Os casos, em sua maioria, conforme declarações dos representantes das vítimas, comportavam uma abordagem interseccional, dado que as vítimas teriam sofrido discriminações de raça e/ou classe em conjunto com a de gênero. Para o estudo dos casos, empregou-se o método de análise de conteúdo de Laurence Bardin por considerar-se este um dos mais adequados para uma pesquisa com base documental. Foram elencadas quatro categorias de análise: (a) violência; (b) impunidade; (c) estereótipos; e (d) recomendações. As categorias visam compreender se houve a aplicação da noção de discriminação interseccional ou, ao menos, de uma abordagem interseccional.
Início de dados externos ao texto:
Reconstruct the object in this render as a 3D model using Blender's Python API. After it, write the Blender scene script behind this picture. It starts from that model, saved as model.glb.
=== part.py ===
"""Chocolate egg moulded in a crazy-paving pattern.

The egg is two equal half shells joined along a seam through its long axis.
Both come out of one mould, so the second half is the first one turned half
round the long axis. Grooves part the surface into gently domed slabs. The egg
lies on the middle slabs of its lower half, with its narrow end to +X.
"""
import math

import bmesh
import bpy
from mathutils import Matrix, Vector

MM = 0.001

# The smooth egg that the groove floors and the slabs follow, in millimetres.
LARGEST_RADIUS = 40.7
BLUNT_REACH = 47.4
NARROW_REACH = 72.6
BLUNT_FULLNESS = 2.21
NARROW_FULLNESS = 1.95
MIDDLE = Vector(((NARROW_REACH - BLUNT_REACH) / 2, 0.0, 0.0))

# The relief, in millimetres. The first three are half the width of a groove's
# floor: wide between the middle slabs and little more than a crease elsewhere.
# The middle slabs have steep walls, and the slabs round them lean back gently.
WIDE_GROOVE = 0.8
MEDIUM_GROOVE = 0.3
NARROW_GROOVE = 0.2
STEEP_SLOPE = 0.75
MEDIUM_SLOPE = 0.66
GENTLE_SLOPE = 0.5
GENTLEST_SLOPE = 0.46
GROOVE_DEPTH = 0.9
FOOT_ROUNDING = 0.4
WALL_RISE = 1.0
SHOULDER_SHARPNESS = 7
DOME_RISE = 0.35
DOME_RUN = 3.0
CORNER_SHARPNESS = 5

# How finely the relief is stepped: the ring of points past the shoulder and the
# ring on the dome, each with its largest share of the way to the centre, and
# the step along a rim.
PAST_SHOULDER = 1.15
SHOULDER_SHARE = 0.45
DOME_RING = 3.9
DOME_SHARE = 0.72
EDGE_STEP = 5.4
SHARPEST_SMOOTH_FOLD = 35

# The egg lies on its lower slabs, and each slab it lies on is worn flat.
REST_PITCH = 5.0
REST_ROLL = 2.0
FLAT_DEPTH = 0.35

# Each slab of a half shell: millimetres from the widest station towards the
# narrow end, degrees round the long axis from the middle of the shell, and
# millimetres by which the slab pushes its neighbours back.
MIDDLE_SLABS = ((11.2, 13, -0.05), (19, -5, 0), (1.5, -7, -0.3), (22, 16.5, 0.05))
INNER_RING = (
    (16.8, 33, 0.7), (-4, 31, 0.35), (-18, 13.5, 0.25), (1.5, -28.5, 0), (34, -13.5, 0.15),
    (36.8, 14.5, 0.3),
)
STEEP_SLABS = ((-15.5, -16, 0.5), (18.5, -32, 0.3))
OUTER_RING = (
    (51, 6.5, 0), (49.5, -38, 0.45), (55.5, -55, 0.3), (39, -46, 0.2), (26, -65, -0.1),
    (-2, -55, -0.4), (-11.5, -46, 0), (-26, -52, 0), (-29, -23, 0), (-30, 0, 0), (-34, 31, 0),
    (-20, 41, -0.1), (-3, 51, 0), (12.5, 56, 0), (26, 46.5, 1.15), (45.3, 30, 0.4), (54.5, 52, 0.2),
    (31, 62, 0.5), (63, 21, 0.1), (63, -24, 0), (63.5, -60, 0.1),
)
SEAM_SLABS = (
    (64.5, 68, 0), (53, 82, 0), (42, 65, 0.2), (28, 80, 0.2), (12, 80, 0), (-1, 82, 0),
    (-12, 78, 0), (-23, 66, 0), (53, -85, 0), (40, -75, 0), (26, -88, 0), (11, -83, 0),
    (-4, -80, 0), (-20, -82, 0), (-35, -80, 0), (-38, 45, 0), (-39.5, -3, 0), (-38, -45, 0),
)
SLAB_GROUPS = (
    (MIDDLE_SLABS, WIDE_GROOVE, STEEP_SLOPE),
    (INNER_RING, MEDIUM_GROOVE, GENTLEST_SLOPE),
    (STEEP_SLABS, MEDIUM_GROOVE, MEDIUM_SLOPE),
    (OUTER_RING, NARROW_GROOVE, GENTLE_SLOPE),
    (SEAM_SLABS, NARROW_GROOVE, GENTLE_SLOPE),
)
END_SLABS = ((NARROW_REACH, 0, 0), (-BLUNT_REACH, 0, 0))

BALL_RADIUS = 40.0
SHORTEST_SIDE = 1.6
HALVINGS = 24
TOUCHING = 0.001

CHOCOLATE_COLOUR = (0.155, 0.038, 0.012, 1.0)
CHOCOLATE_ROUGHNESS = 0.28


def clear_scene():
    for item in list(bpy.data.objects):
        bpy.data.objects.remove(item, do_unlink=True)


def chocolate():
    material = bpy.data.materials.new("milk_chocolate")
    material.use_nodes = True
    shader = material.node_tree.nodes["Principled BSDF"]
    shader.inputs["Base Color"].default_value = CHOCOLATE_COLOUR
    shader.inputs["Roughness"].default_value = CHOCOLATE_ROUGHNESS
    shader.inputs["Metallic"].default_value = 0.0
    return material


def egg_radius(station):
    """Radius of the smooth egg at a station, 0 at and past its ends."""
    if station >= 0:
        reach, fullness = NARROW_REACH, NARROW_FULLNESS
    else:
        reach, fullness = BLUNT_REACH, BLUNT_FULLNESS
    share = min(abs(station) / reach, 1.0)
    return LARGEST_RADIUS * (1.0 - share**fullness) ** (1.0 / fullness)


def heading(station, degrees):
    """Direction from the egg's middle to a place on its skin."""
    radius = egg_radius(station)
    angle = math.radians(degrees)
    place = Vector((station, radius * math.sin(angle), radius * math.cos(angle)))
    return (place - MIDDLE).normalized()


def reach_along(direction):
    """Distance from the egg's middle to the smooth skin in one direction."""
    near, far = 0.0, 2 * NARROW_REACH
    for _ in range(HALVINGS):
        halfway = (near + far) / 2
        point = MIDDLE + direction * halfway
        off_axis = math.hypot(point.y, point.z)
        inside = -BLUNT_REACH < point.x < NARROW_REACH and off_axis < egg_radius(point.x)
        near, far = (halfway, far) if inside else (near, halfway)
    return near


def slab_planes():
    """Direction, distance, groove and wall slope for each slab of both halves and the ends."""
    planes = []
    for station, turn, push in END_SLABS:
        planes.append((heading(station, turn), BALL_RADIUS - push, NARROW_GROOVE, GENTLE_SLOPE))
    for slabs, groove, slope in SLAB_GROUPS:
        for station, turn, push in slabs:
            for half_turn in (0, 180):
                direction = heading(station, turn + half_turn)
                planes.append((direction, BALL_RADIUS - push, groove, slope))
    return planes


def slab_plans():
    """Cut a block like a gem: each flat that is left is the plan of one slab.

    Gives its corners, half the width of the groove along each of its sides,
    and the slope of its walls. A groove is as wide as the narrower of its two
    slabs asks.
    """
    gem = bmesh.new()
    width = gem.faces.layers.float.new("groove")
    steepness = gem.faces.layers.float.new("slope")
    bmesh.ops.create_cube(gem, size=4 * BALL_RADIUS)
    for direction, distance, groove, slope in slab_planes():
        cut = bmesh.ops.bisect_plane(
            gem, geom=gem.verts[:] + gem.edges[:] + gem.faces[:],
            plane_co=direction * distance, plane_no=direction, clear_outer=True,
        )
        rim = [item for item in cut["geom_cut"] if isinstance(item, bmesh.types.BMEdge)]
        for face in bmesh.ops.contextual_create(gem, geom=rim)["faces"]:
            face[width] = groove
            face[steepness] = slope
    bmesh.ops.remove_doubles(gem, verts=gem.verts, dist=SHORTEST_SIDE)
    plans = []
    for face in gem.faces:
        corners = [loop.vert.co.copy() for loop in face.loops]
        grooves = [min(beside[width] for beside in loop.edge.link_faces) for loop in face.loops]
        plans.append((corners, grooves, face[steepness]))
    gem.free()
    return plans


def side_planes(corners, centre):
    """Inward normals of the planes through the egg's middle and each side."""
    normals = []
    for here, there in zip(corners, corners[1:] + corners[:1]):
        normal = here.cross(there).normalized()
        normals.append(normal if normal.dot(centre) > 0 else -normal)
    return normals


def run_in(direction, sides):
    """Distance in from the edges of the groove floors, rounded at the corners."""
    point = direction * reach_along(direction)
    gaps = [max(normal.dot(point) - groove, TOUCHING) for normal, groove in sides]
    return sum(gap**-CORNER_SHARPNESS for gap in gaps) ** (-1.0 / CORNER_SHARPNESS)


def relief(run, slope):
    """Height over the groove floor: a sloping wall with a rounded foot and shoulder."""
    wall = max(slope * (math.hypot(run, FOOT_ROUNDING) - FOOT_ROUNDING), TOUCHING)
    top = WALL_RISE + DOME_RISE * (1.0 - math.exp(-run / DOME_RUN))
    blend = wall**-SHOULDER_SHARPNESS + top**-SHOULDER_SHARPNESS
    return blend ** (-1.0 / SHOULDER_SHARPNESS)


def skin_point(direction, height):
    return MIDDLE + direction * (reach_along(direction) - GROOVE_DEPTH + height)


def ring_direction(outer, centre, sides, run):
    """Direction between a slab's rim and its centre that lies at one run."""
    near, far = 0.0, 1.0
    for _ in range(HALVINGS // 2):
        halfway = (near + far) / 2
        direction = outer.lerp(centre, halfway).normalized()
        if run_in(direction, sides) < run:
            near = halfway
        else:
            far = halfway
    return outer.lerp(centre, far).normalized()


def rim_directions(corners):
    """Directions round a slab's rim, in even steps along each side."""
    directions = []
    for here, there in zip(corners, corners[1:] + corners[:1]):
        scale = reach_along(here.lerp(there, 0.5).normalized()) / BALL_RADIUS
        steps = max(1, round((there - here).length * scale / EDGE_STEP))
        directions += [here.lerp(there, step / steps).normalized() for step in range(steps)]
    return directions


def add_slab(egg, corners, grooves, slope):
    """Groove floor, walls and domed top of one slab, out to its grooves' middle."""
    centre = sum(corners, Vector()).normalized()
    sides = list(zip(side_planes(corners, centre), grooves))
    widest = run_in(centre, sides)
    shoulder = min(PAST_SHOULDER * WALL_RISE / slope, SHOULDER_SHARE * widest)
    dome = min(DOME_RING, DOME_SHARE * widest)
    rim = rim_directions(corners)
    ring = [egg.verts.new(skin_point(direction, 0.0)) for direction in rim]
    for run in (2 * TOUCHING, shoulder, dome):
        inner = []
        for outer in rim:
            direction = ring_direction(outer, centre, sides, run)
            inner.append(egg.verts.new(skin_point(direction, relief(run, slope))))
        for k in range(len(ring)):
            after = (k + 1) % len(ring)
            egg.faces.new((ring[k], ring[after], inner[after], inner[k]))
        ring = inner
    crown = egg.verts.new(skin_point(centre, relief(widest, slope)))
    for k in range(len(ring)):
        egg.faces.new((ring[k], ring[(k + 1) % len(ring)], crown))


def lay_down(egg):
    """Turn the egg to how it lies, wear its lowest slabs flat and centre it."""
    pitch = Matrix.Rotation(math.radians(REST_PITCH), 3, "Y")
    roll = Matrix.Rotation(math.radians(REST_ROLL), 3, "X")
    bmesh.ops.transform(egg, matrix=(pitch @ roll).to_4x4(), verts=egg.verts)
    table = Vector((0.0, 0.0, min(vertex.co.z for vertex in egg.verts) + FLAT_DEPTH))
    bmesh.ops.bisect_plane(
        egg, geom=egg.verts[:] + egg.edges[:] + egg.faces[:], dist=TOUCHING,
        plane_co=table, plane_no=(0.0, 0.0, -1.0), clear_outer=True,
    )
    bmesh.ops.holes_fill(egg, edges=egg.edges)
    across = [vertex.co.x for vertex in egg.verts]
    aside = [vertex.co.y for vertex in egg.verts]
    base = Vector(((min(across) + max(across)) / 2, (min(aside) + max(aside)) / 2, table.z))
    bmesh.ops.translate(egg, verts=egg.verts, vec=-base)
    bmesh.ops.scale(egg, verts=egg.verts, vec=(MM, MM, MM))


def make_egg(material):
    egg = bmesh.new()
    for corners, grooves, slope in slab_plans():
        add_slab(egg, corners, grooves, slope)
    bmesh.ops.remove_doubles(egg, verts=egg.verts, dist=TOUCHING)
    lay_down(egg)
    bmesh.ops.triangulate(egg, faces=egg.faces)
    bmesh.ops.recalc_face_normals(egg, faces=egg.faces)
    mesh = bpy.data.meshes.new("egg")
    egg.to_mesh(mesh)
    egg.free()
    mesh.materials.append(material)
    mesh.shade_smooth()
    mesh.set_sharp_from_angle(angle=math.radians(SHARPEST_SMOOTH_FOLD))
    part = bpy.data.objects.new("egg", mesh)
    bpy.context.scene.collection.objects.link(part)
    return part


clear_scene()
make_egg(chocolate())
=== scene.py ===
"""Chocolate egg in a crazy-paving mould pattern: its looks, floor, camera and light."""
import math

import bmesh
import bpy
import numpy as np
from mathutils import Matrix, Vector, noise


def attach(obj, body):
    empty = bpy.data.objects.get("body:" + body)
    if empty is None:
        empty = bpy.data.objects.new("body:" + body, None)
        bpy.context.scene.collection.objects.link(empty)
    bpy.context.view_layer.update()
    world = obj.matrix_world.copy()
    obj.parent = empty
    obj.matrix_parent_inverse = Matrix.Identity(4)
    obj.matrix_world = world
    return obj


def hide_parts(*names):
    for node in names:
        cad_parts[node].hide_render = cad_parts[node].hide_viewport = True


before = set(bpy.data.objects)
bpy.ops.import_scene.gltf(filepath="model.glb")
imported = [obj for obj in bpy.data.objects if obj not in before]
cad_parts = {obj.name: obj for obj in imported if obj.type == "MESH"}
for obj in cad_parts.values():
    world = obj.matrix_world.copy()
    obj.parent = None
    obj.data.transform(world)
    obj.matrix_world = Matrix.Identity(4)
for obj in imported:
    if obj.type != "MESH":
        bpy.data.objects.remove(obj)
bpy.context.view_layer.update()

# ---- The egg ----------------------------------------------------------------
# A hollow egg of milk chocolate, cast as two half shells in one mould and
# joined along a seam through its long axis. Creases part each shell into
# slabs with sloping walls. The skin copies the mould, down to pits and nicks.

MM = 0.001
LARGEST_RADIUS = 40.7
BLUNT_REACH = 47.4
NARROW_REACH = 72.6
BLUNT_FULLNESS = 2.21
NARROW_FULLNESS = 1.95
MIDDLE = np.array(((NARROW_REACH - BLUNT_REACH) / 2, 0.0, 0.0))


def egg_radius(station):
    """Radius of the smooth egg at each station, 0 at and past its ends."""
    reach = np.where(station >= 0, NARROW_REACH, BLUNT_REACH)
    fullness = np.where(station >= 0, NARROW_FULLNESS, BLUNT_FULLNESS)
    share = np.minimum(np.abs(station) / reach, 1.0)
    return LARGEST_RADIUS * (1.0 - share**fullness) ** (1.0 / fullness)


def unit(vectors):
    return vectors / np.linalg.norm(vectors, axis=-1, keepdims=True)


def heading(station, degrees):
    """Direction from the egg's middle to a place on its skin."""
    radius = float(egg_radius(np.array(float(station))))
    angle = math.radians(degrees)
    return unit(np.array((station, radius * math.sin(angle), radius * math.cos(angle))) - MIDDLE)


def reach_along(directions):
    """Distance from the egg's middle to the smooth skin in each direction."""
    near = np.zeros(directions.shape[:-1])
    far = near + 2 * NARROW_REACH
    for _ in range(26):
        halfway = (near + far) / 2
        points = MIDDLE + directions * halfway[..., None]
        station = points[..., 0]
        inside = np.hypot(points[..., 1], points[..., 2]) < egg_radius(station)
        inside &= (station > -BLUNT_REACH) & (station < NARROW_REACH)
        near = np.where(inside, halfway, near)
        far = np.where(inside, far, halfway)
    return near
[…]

Após o exame dos casos, foi possível inferir que o tribunal não aplicou a noção de discriminação interseccional em nenhuma das sentenças.

Por meio das categorias, contudo, concluiu-se que as discriminações de classe e gênero foram percebidas de forma interseccional nos casos González y otras Vs. México e Véliz Franco y otros Vs. Guatemala em relação à violência sofrida pelas vítimas e à ausência de prestação jurisdicional adequada nos países, influenciando na manutenção da impunidade. Ademais, no caso Barbosa de Souza y otros Vs. Brasil, na categoria de recomendações, a atuação da Corte também se aproximou de uma abordagem interseccional. Nos demais casos, no entanto, a abordagem do tribunal pode ser definida como superinclusiva, ou seja, considerou apenas a presença da discriminação de gênero.

(*) Rhoana Lersch Oliveira é estudante do 6.° semestre do curso de Ciências Jurídicas e Sociais da UFRGS e bolsista voluntária do Núcleo de Pesquisa em Direito Penal e Criminologia (NUPECRIM/CNPq).

(*) Vanessa Chiari Gonçalves é pós-doutora pela Universidade de Berkeley, professora do Departamento de Ciências Penais e do Programa de Pós-graduação em Direito da UFRGS e coordenadora do NUPECRIM/CNPq.